**Aim**
Print verbatim the opening line of the material and every subsequent line through the one containing "# The lid is".

**Provided data**

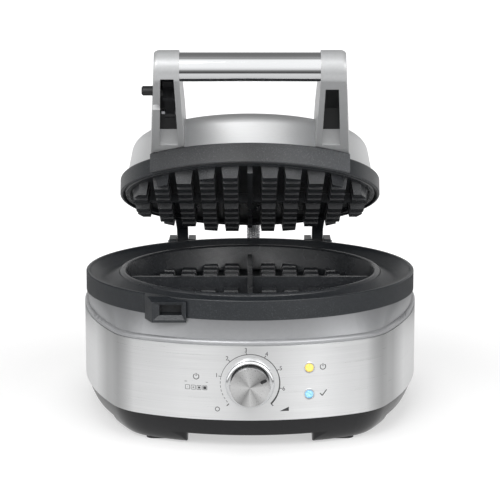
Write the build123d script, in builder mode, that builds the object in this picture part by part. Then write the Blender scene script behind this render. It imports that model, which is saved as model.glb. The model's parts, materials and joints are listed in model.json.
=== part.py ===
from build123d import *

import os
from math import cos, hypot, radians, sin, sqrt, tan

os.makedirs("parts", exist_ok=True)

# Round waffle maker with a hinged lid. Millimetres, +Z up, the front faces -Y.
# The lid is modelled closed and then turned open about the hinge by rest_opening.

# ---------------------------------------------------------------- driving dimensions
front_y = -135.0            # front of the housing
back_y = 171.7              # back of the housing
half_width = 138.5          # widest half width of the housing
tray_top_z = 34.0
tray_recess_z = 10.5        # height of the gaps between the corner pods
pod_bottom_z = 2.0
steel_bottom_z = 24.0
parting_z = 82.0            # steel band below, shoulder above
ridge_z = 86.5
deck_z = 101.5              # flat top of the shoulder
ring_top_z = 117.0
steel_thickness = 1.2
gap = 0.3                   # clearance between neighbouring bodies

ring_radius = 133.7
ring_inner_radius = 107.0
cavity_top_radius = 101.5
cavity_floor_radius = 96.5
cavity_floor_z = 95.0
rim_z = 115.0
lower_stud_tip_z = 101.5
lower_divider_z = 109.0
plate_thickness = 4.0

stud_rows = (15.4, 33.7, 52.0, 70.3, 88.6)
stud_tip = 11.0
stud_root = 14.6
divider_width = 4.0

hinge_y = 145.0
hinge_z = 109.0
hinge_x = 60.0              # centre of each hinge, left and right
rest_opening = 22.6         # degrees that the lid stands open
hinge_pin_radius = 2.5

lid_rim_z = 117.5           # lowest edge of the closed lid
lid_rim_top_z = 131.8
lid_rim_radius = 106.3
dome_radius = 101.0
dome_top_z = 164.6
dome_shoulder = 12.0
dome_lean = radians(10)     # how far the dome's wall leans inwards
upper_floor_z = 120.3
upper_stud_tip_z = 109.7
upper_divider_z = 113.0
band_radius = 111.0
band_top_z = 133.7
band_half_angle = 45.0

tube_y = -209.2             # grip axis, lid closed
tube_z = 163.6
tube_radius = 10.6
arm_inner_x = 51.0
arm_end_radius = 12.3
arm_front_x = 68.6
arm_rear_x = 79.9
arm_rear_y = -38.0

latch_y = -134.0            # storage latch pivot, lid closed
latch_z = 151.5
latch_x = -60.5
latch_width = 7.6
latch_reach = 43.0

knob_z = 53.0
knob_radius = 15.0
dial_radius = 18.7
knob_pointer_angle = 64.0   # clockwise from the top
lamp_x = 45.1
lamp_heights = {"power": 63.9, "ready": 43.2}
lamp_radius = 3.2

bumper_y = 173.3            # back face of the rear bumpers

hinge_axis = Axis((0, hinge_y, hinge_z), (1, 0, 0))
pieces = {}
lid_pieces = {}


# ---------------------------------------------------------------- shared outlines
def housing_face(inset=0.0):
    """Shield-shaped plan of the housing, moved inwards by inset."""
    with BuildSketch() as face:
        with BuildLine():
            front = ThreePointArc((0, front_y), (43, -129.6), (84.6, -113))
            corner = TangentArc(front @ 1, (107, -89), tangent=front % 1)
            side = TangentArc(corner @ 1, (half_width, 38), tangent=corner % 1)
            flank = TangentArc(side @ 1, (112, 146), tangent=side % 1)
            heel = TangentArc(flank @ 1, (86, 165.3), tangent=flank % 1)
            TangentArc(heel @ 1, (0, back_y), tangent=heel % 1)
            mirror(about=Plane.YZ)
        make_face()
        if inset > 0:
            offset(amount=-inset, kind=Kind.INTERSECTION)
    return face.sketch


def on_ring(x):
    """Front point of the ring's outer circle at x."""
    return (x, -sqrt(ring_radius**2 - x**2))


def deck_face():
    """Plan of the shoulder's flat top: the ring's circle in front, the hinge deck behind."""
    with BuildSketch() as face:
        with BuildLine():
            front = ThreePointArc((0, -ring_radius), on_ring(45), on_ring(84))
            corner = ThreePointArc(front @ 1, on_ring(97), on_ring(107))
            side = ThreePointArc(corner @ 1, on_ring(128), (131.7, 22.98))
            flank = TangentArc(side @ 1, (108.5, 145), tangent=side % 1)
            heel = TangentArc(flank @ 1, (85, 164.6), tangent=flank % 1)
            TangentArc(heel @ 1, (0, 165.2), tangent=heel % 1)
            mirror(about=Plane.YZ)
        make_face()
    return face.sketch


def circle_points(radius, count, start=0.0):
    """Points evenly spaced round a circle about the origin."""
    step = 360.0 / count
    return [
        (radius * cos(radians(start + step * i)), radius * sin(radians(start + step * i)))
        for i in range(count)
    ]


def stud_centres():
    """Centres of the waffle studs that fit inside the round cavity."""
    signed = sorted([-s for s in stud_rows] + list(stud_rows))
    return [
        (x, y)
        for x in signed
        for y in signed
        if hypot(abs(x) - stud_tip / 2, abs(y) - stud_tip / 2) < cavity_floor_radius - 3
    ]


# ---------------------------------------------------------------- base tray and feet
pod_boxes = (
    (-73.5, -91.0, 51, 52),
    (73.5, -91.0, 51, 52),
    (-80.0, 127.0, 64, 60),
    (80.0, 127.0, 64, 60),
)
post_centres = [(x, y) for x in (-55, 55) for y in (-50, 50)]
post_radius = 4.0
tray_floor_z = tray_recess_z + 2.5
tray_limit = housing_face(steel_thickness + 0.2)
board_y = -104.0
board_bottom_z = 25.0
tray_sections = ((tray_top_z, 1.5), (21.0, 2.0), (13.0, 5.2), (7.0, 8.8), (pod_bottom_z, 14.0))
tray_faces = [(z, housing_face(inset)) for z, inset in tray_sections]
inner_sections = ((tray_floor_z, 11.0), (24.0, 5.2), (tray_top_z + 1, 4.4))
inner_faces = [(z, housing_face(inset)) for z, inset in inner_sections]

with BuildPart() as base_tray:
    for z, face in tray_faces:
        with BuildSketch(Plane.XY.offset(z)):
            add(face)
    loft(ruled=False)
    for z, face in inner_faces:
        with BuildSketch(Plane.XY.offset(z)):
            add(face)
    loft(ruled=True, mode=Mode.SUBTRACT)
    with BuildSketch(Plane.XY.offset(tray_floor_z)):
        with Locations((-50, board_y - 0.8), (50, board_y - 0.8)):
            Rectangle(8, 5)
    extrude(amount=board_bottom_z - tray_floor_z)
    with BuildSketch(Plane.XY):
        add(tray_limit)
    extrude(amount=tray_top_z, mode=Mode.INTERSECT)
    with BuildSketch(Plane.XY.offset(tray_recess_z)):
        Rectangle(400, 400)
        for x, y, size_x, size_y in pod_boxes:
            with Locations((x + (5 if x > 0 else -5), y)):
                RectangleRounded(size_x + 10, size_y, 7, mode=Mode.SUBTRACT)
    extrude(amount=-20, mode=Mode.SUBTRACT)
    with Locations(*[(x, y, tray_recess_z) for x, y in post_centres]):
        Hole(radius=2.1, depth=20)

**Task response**
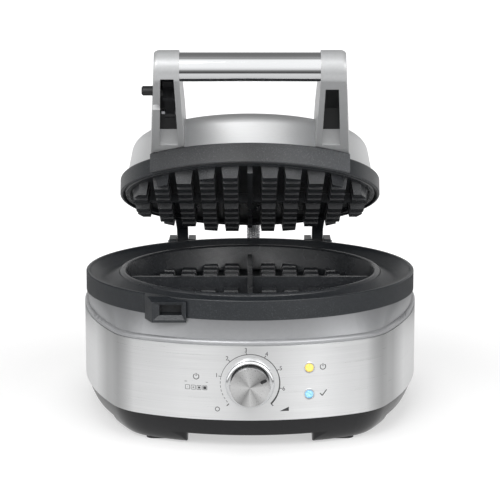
Write the build123d script, in builder mode, that builds the object in this picture part by part. Then write the Blender scene script behind this render. It imports that model, which is saved as model.glb. The model's parts, materials and joints are listed in model.json.
=== part.py ===
from build123d import *

import os
from math import cos, hypot, radians, sin, sqrt, tan

os.makedirs("parts", exist_ok=True)

# Round waffle maker with a hinged lid. Millimetres, +Z up, the front faces -Y.
# The lid is modelled closed and then turned open about the hinge by rest_opening.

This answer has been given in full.